Start Given information
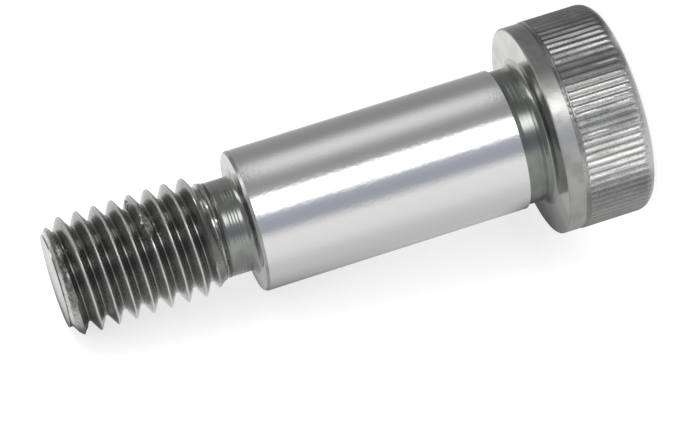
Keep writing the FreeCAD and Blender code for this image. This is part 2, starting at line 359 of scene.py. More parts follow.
# %% The winding: every point's angle and its place along the bolt
RIBBON_SHARES = np.array([0, 0.03, 0.075, 0.19, 0.31, 0.415, 0.47,
                          0.53, 0.585, 0.69, 0.81, 0.925, 0.97])
THREAD_FOOT = 35.525
FULL_TURNS = 9
WOUND_END = THREAD_FOOT + FULL_TURNS * PITCH
wound_count = COLUMNS * (FULL_TURNS + 1)


def ribbon_edge(column):
    """Place along the bolt of the ribbon's upper edge, kept between the two flat circles."""
    return np.clip(THREAD_FOOT + PITCH * column / COLUMNS, THREAD_FOOT, WOUND_END)


column = np.arange(wound_count + COLUMNS)[:, None]
lower, upper = ribbon_edge(column - COLUMNS), ribbon_edge(column)
along = lower + RIBBON_SHARES * (upper - lower)
thread_around = np.broadcast_to(column * 2 * np.pi / COLUMNS, along.shape)
print(f"the ribbon goes round {wound_count / COLUMNS:.0f} times with {len(RIBBON_SHARES)} rows")

# %% [markdown]
# The surface of the thread is again the lower of two shapes: the turned blank with the steps at
# the end of the neck and the tip's chamfer, and the rolled V. The crest has a small round and the
# root a larger one, as a rolling die leaves them. On top of them come the rings of a tool, and the
# dents and burrs of a hard life, each in the place where the photograph shows it.

# %% The rolled V of the thread
CREST_LAND = 0.065
CREST_ROUND = 0.02
ROOT_ROUND = 0.16
FLANK = math.tan(math.radians(60))


def rolled(height, around):
    """Radius of the rolled thread at a height and angle.

    The offset from the middle of the groove gives the V. Near the root a circle replaces it, and
    near the crest the V is capped with a soft corner: the crest's radius less
    CREST_ROUND * log(1 + exp(depth / CREST_ROUND)).
    """
    turns = (height - THREAD_FOOT) / PITCH - around / (2 * np.pi)
    offset = np.abs(turns - np.floor(turns) - 0.5) * PITCH
    sharp_root = CREST_RADIUS - FLANK * (PITCH / 2 - CREST_LAND)
    vee = sharp_root + FLANK * offset
    bend = sharp_root + 2 * ROOT_ROUND - np.sqrt(np.maximum(ROOT_ROUND ** 2 - offset ** 2, 0))
    radius = np.where(offset < ROOT_ROUND * math.cos(math.pi / 6), bend, vee)
    return CREST_RADIUS - CREST_ROUND * np.logaddexp(0, (CREST_RADIUS - radius) / CREST_ROUND)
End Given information
> [Brief]: Repeat the whole listing exactly, keeping every line intact.

> [Result of the exercise]:
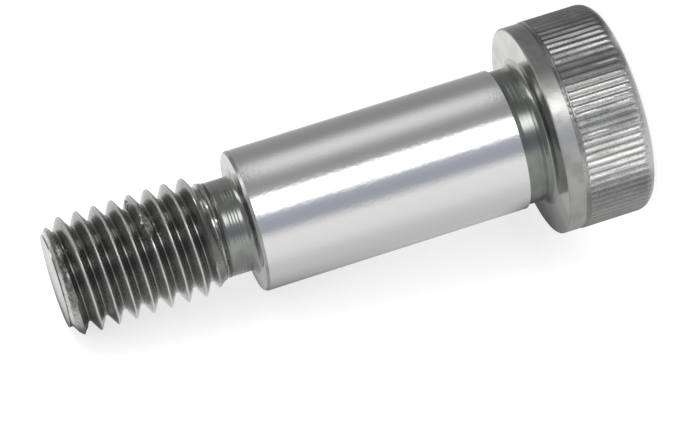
Keep writing the FreeCAD and Blender code for this image. This is part 2, starting at line 359 of scene.py. More parts follow.
# %% The winding: every point's angle and its place along the bolt
RIBBON_SHARES = np.array([0, 0.03, 0.075, 0.19, 0.31, 0.415, 0.47,
                          0.53, 0.585, 0.69, 0.81, 0.925, 0.97])
THREAD_FOOT = 35.525
FULL_TURNS = 9
WOUND_END = THREAD_FOOT + FULL_TURNS * PITCH
wound_count = COLUMNS * (FULL_TURNS + 1)


def ribbon_edge(column):
    """Place along the bolt of the ribbon's upper edge, kept between the two flat circles."""
    return np.clip(THREAD_FOOT + PITCH * column / COLUMNS, THREAD_FOOT, WOUND_END)


column = np.arange(wound_count + COLUMNS)[:, None]
lower, upper = ribbon_edge(column - COLUMNS), ribbon_edge(column)
along = lower + RIBBON_SHARES * (upper - lower)
thread_around = np.broadcast_to(column * 2 * np.pi / COLUMNS, along.shape)
print(f"the ribbon goes round {wound_count / COLUMNS:.0f} times with {len(RIBBON_SHARES)} rows")

# %% [markdown]
# The surface of the thread is again the lower of two shapes: the turned blank with the steps at
# the end of the neck and the tip's chamfer, and the rolled V. The crest has a small round and the
# root a larger one, as a rolling die leaves them. On top of them come the rings of a tool, and the
# dents and burrs of a hard life, each in the place where the photograph shows it.

# %% The rolled V of the thread
CREST_LAND = 0.065
CREST_ROUND = 0.02
ROOT_ROUND = 0.16
FLANK = math.tan(math.radians(60))


def rolled(height, around):
    """Radius of the rolled thread at a height and angle.

    The offset from the middle of the groove gives the V. Near the root a circle replaces it, and
    near the crest the V is capped with a soft corner: the crest's radius less
    CREST_ROUND * log(1 + exp(depth / CREST_ROUND)).
    """
    turns = (height - THREAD_FOOT) / PITCH - around / (2 * np.pi)
    offset = np.abs(turns - np.floor(turns) - 0.5) * PITCH
    sharp_root = CREST_RADIUS - FLANK * (PITCH / 2 - CREST_LAND)
    vee = sharp_root + FLANK * offset
    bend = sharp_root + 2 * ROOT_ROUND - np.sqrt(np.maximum(ROOT_ROUND ** 2 - offset ** 2, 0))
    radius = np.where(offset < ROOT_ROUND * math.cos(math.pi / 6), bend, vee)
    return CREST_RADIUS - CREST_ROUND * np.logaddexp(0, (CREST_RADIUS - radius) / CREST_ROUND)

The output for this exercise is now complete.